Raw data>
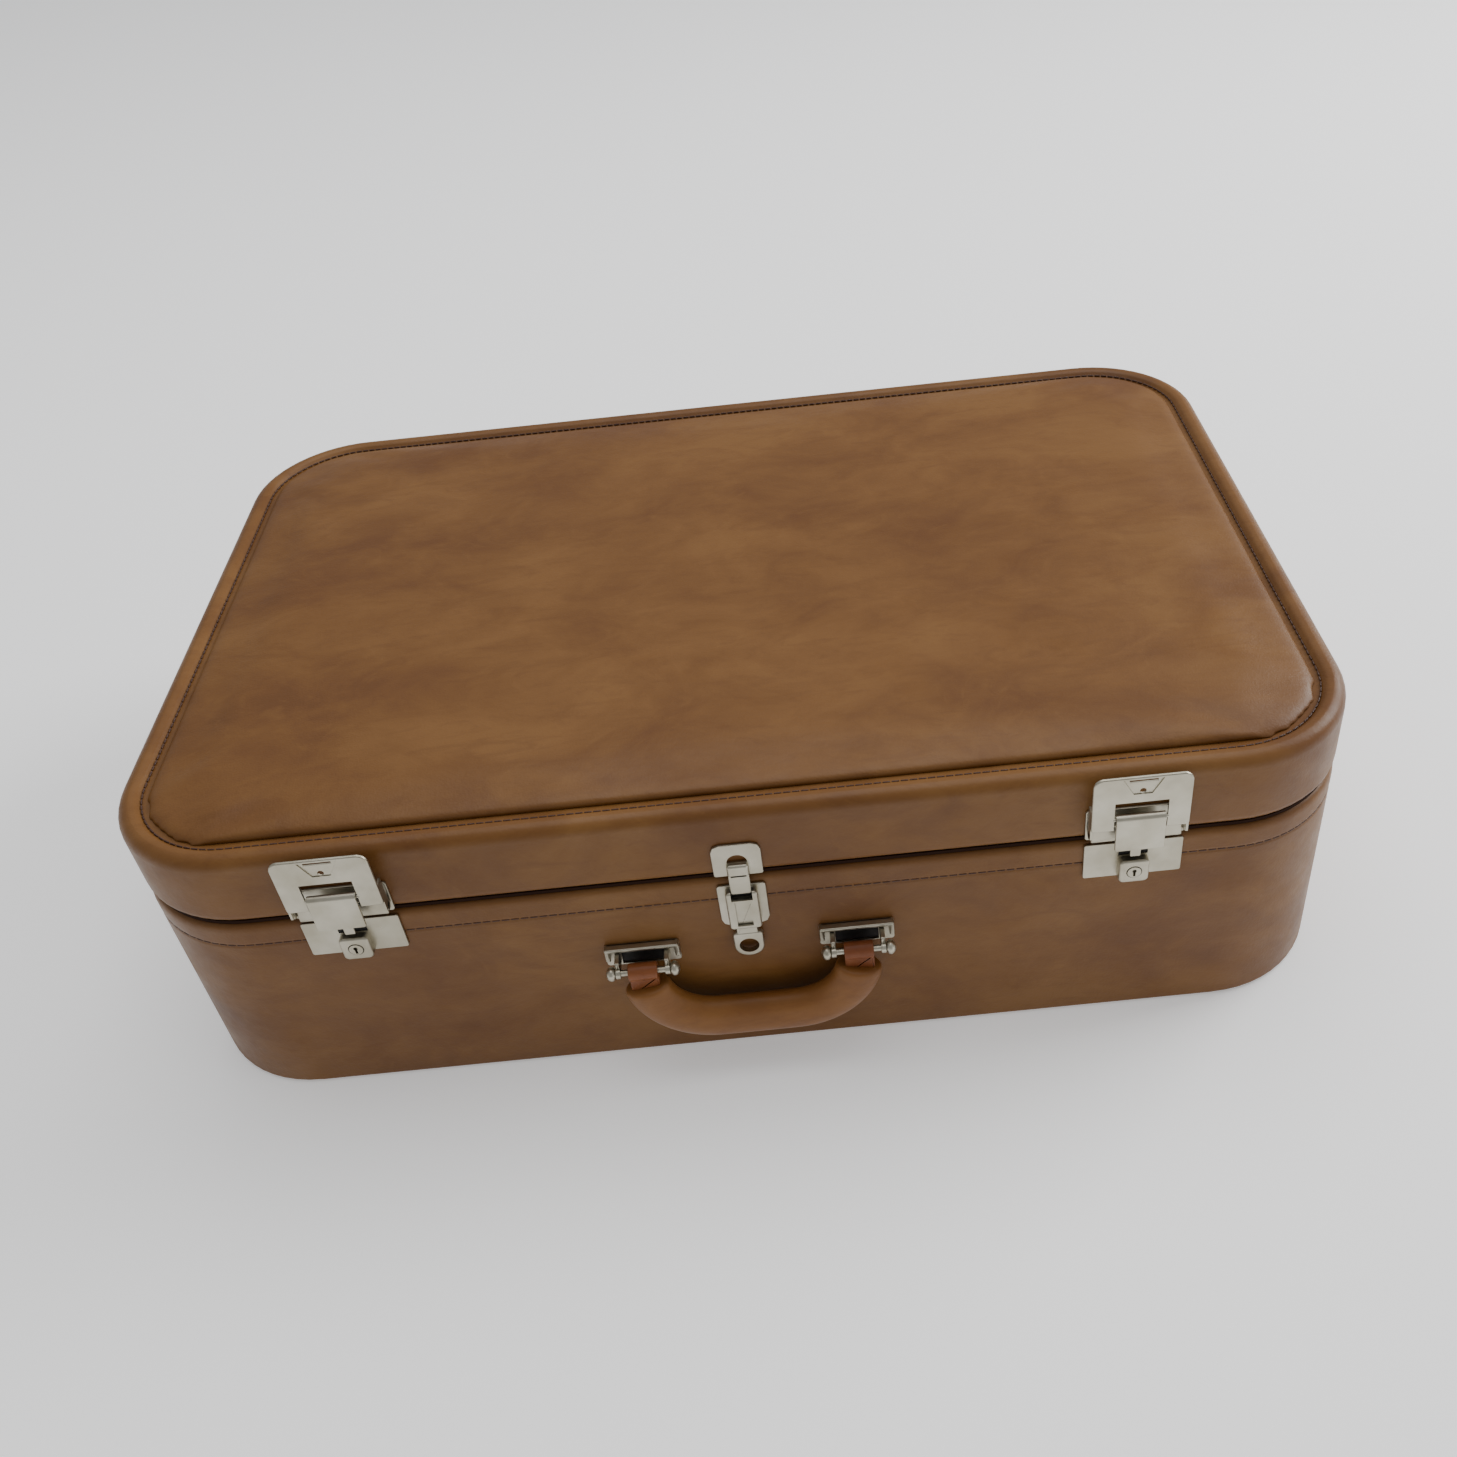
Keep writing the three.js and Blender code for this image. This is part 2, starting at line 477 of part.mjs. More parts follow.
function makeDeck() {
  const hole = (x, y, r, sides = 16) => rod("z", r, deckBottom - 1, deckTop + 1, sides).translate(x, y, 0);
  const [driveX, driveY] = drivePoint((idlerReach + pulleyReach) / 2);
  const deck = cut(casePlate(deckInset, deckBottom, deckTop),
    hole(platterX, platterY, 8), hole(driveX, driveY, driveHole, 24), hole(armX, armY, 6),
    hole(speakerX, speakerY, speakerRadius - 6, 28),
    ...knobX.map((x) => hole(x, knobY, knobShaftRadius + 0.6, 12)),
    hole(selectorX, selectorY, 3.6, 12),
    block(inletX - 14.4, inletX + 14.4, inletY - 9.4, inletY + 9.4, deckBottom - 4, deckTop + 5));
  add("deck_plate", deck, deckPaint);
  // Speaker under a slotted grille.
  const grilleWidth = 136, grilleLength = 176, slots = 14, pitch = 10.5;
  const grille = plate(grilleWidth, grilleLength, 12, deckTop + touchGap, deckTop + 2.6, 3);
  const tools = [];
  for (let i = 0; i < slots; i++) {
    const y = (i - (slots - 1) / 2) * pitch;
    const slotHalf = grilleWidth / 2 - 12;
    tools.push(block(-slotHalf, slotHalf, y - 2.6, y + 2.6, deckTop - 1, deckTop + 4));
  }
  add("speaker_grille", cut(grille, ...tools).translate(speakerX, speakerY, 0), aluminium);
  const mouth = deckBottom - touchGap, r = speakerRadius;
  add("speaker", turned([
    [0, mouth - 47], [26, mouth - 47], [26, mouth - 33], [36, mouth - 28], [r - 5, mouth - 4],
    [r, mouth - 4], [r, mouth], [r - 7, mouth], [16, mouth - 22], [0, mouth - 19],
  ]).translate(speakerX, speakerY, 0), blackPlastic);
  // Amplifier board on posts, with its mains transformer, under the knobs.
  const boardZ = 52, postTop = deckBottom - touchGap, ax = (knobX[0] + knobX[1]) / 2;
  const posts = [[-60, -24], [60, -24], [-60, 24], [60, 24]].map(([x, y]) =>
    rod("z", 3, boardZ, postTop, 8).translate(ax + x, knobY + y, 0));
  const pots = knobX.map((x) => cut(rod("z", 9, boardZ, boardZ + 12).translate(x, knobY, 0),
    rod("z", knobShaftRadius + 0.4, boardZ + 3, boardZ + 20, 12).translate(x, knobY, 0)));
  add("amplifier", join(block(ax - 68, ax + 68, knobY - 32, knobY + 32, boardZ, boardZ + 1.6),
    block(ax - 20, ax + 20, knobY - 16, knobY + 18, boardZ + 1, boardZ + 26),
    ...posts, ...pots), blackPlastic);
  // Knobs: fluted, each on a shaft down to its potentiometer.
  ["volume_knob", "tone_knob"].forEach((name, i) => {
    const top = deckTop + 0.8 + knobHeight;
    const flutes = [], fluteCount = 12;
    for (let k = 0; k < fluteCount; k++) {
      const turn = k * 2 * Math.PI / fluteCount;
      flutes.push(rod("z", 1.2, deckTop + 4, top + 1, 4)
        .translate(knobRadius * Math.cos(turn), knobRadius * Math.sin(turn), 0));
    }
    const knob = cut(join(turned([
      [0, deckTop + 0.8], [knobRadius + 2, deckTop + 0.8], [knobRadius + 2, deckTop + 2.4],
      [knobRadius, deckTop + 3.4], [knobRadius - 1, top - 1], [knobRadius - 2.2, top], [0, top],
    ]), rod("z", knobShaftRadius, boardZ + 5, deckTop + 3, 12)), ...flutes);
    add(name, knob.translate(knobX[i], knobY, 0), blackPlastic);
  });
  // Speed selector: a disc on a shaft with a finger lever.
  const lever = join(
    turned([[0, deckTop - 20], [3, deckTop - 20], [3, deckTop + 0.8], [11, deckTop + 0.8],
      [11, deckTop + 3.6], [9.6, deckTop + 4.6], [0, deckTop + 4.6]]),
    block(-3, 3, 0, 24, deckTop + 1, deckTop + 4), block(-4, 4, 19, 24, deckTop + 1, deckTop + 9));
  add("speed_selector", lever.rotateZ(-Math.PI / 2).translate(selectorX, selectorY, 0), blackPlastic);
  // Mains inlet: a socket let into the deck at the back.
  add("mains_inlet", cut(
    join(plate(34, 24, 3, deckTop + touchGap, deckTop + 2.2), plate(28, 18, 3, deckTop - 22, deckTop + 1)),
    plate(20, 10, 4, deckTop - 14, deckTop + 4)).translate(inletX, inletY, 0), blackPlastic);
}

function makePlatter() {
  const place = (shape) => shape.translate(platterX, platterY, 0);
  const hub = 14, bore = spindleRadius + 0.5, underside = platterTop - 3.5;
  add("platter", place(turned([
    [bore, platterBottom + 1], [hub, platterBottom + 1], [hub, underside], [driveRimRadius, underside],
    [driveRimRadius, platterBottom], [platterRadius - 1, platterBottom], [platterRadius, platterBottom + 1],
    [platterRadius, platterTop - 1.5], [platterRadius - 1.5, platterTop], [bore, platterTop],
    [bore, platterBottom + 1],
  ], 48)), aluminium);
  add("platter_mat", place(turned([
    [bore + 1, matBottom], [platterRadius - 5, matBottom], [platterRadius - 4, matBottom + 0.8],
    [platterRadius - 5, matBottom + matThickness], [bore + 1, matBottom + matThickness],
    [bore + 1, matBottom],
  ], 48)), rubber);
  const foot = deckBottom - 20;
  add("spindle", place(turned([
    [0, foot + 1.3], [spindleRadius, foot + 1.3], [spindleRadius, spindleTop - 3], [2, spindleTop - 0.6],
    [0, spindleTop],
  ], 12)), steel);
  add("bearing_housing", place(turned([
    [0, foot - 3], [7, foot - 3], [7, deckBottom - 4], [16, deckBottom - 4],
    [16, deckBottom - touchGap], [7, deckBottom - touchGap], [7, platterBottom - 0.6],
    [spindleRadius + 0.4, platterBottom - 0.6],
    [spindleRadius + 0.4, foot + 1], [0, foot + 1],
  ], 16)), steel);
  // Rim drive: the motor's stepped pulley turns an idler wheel that runs on the inside of the platter's rim.
  const motorPlate = driveHole + 16, motorFoot = deckBottom - 50;
  const [px, py] = drivePoint(pulleyReach), [ix, iy] = drivePoint(idlerReach);
  add("motor", turned([
    [0, motorFoot], [27, motorFoot], [27, deckBottom - 8], [motorPlate, deckBottom - 8],
    [motorPlate, deckBottom - touchGap], [2.1, deckBottom - touchGap], [2.1, deckBottom - 16],
    [0, deckBottom - 16],
  ], 28).translate(px, py, 0), steel);
  add("motor_pulley", turned([
    [0, deckBottom - 15], [1.6, deckBottom - 15], [1.6, deckTop + 1], [pulleyRadius, deckTop + 2],
    [pulleyRadius, platterBottom + 6], [2, platterBottom + 6.4], [0, platterBottom + 6.4],
  ], 16).translate(px, py, 0), aluminium);
  const wheelLow = platterBottom + 1.2, wheelHigh = platterBottom + 5;
  add("idler_wheel", turned([
    [2.4, wheelLow], [idlerRadius - 1, wheelLow], [idlerRadius, wheelLow + 0.8],
    [idlerRadius, wheelHigh - 0.8], [idlerRadius - 1, wheelHigh], [2.4, wheelHigh], [2.4, wheelLow],
  ], 28).translate(ix, iy, 0), rubber);
  // The idler's arm runs under the wheel to a foot on the deck.
  const arm = join(rod("z", 1.9, deckTop - 3, wheelHigh + 0.6),
    block(-4, 4, -21, 3, deckTop - 2.8, deckTop - 1.2),
    block(-4, 4, -21, -19, deckTop - 2.8, deckTop + 1.6),
    block(-4, 4, -38, -19, deckTop + touchGap, deckTop + 1.6));
  add("idler_arm", arm.rotateZ(driveTurn).translate(ix, iy, 0), steel);
}

function makeTonearm() {
  const place = (shape) => shape.translate(armX, armY, 0);
  const baseTop = deckTop + 20, shaft = 2.6, earIn = 8.2, earOut = 10.4;
  add("tonearm_base", place(turned([
    [shaft + 0.4, deckBottom - 6], [5.4, deckBottom - 6], [5.4, deckTop + touchGap],
    [17, deckTop + touchGap], [17, deckTop + 4], [13, deckTop + 6], [12, baseTop],
    [shaft + 0.4, baseTop], [shaft + 0.4, deckBottom - 6],
  ])), aluminium);
  const ear = (sign) => join(
    block(sign > 0 ? earIn : -earOut, sign > 0 ? earOut : -earIn, -3.5, 3.5, baseTop + 1, armZ),
    rod("x", 3.5, sign > 0 ? earIn : -earOut, sign > 0 ? earOut : -earIn).translate(0, 0, armZ));
  add("tonearm_yoke", place(cut(join(
    turned([[0, deckBottom - 4], [shaft, deckBottom - 4], [shaft, baseTop + touchGap],
      [12, baseTop + touchGap], [12, baseTop + 2.6], [0, baseTop + 2.6]]),
    ear(1), ear(-1)), rod("x", 1.8, -12, 12, 12).translate(0, 0, armZ))), steel);
  // The arm: a straight tube with its cross shaft, a tail for the counterweight, and a headshell.
  const shellBack = -armLength + 30, shellHalf = 2.3;
  const shell = new THREE.Shape();
  shell.moveTo(-5, shellBack + 12);
  shell.lineTo(5, shellBack + 12).lineTo(11, shellBack).lineTo(10, shellBack - 32);
  shell.quadraticCurveTo(0, shellBack - 42, -10, shellBack - 32);
  shell.lineTo(-11, shellBack);
  const shellOptions = { depth: 2 * shellHalf, bevelEnabled: false, curveSegments: 8 };
  const shellGeometry = new THREE.ExtrudeGeometry(shell, shellOptions).translate(0, 0, armZ - shellHalf);
  const liftTab = block(10, 22, shellBack - 22, shellBack - 19, armZ - 0.9, armZ + 0.9);
  add("tonearm", place(join(
    rod("y", armTubeRadius, shellBack + 4, 22).translate(0, 0, armZ),
    rod("y", 2.4, 20, 52, 12).translate(0, 0, armZ),
    block(-6, 6, -8, 8, armZ - 6, armZ + 6), rod("x", 1.5, -earOut, earOut).translate(0, 0, armZ),
    shellGeometry, liftTab)), aluminium);
  const cellTop = armZ - shellHalf - touchGap;
  const stylus = new THREE.ConeGeometry(0.9, 2.6, 8).rotateX(-Math.PI / 2);
  stylus.translate(0, shellBack - 26, cellTop - 9.6);
  add("cartridge", place(join(
    block(-7, 7, shellBack - 28, shellBack - 4, cellTop - 7, cellTop),
    block(-3.5, 3.5, shellBack - 29, shellBack - 15, cellTop - 8.6, cellTop - 6.5), stylus)), blackPlastic);
  const weight = cut(rod("y", 11, 26, 44, 20), rod("y", 2.7, 20, 50));
  add("counterweight", place(weight.translate(0, 0, armZ)), steel);
  // Arm rest: a post whose cradle is open on the platter's side, so that the arm can swing straight out.
  const cradle = armZ - armTubeRadius - 0.4;
  add("arm_rest", join(
    turned([[0, deckTop + touchGap], [7, deckTop + touchGap], [7, deckTop + 2], [3.6, deckTop + 4],
      [3.6, cradle - 2], [0, cradle - 2]], 12),
    block(-5, 8.4, -4, 4, cradle - 3, cradle), block(5.6, 8.4, -4, 4, cradle - 1, armZ + 4),
  ).translate(armX, restY, 0), blackPlastic);
}

makeBase();
makeLid();
makeHinge("left", -hingeX);
makeHinge("right", hingeX);
makeLatch("left", -latchX);
makeLatch("right", latchX);
makeCatch();
makeHandle();
makeDeck();
makePlatter();
makeTonearm();

export default part;
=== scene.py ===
import json
import math

import bpy
from mathutils import Matrix, Vector

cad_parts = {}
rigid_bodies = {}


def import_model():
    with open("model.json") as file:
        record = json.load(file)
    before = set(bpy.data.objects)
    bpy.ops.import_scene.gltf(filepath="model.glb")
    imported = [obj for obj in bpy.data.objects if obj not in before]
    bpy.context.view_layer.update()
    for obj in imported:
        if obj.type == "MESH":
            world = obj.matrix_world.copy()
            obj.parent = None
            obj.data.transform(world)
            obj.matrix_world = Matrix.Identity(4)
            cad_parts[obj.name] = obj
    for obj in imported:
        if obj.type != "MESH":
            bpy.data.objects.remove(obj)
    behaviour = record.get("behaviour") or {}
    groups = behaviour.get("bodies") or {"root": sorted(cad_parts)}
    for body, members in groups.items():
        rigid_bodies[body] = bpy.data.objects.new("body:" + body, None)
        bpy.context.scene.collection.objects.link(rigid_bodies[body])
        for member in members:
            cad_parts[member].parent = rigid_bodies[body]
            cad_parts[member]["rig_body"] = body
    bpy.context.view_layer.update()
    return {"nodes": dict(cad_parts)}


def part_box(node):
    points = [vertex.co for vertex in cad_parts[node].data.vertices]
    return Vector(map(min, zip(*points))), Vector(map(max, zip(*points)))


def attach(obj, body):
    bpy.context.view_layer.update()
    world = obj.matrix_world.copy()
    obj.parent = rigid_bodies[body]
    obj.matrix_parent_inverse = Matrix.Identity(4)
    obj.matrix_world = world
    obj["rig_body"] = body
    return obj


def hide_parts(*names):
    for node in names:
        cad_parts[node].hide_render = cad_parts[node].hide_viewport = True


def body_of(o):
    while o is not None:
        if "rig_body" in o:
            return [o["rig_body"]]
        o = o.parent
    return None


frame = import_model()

bpy.ops.object.select_all(action="DESELECT")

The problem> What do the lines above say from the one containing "makeBase();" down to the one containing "points = [vertex.co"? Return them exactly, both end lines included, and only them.

Exercise response>
makeBase();
makeLid();
makeHinge("left", -hingeX);
makeHinge("right", hingeX);
makeLatch("left", -latchX);
makeLatch("right", latchX);
makeCatch();
makeHandle();
makeDeck();
makePlatter();
makeTonearm();

export default part;
=== scene.py ===
import json
import math

import bpy
from mathutils import Matrix, Vector

cad_parts = {}
rigid_bodies = {}


def import_model():
    with open("model.json") as file:
        record = json.load(file)
    before = set(bpy.data.objects)
    bpy.ops.import_scene.gltf(filepath="model.glb")
    imported = [obj for obj in bpy.data.objects if obj not in before]
    bpy.context.view_layer.update()
    for obj in imported:
        if obj.type == "MESH":
            world = obj.matrix_world.copy()
            obj.parent = None
            obj.data.transform(world)
            obj.matrix_world = Matrix.Identity(4)
            cad_parts[obj.name] = obj
    for obj in imported:
        if obj.type != "MESH":
            bpy.data.objects.remove(obj)
    behaviour = record.get("behaviour") or {}
    groups = behaviour.get("bodies") or {"root": sorted(cad_parts)}
    for body, members in groups.items():
        rigid_bodies[body] = bpy.data.objects.new("body:" + body, None)
        bpy.context.scene.collection.objects.link(rigid_bodies[body])
        for member in members:
            cad_parts[member].parent = rigid_bodies[body]
            cad_parts[member]["rig_body"] = body
    bpy.context.view_layer.update()
    return {"nodes": dict(cad_parts)}


def part_box(node):
    points = [vertex.co for vertex in cad_parts[node].data.vertices]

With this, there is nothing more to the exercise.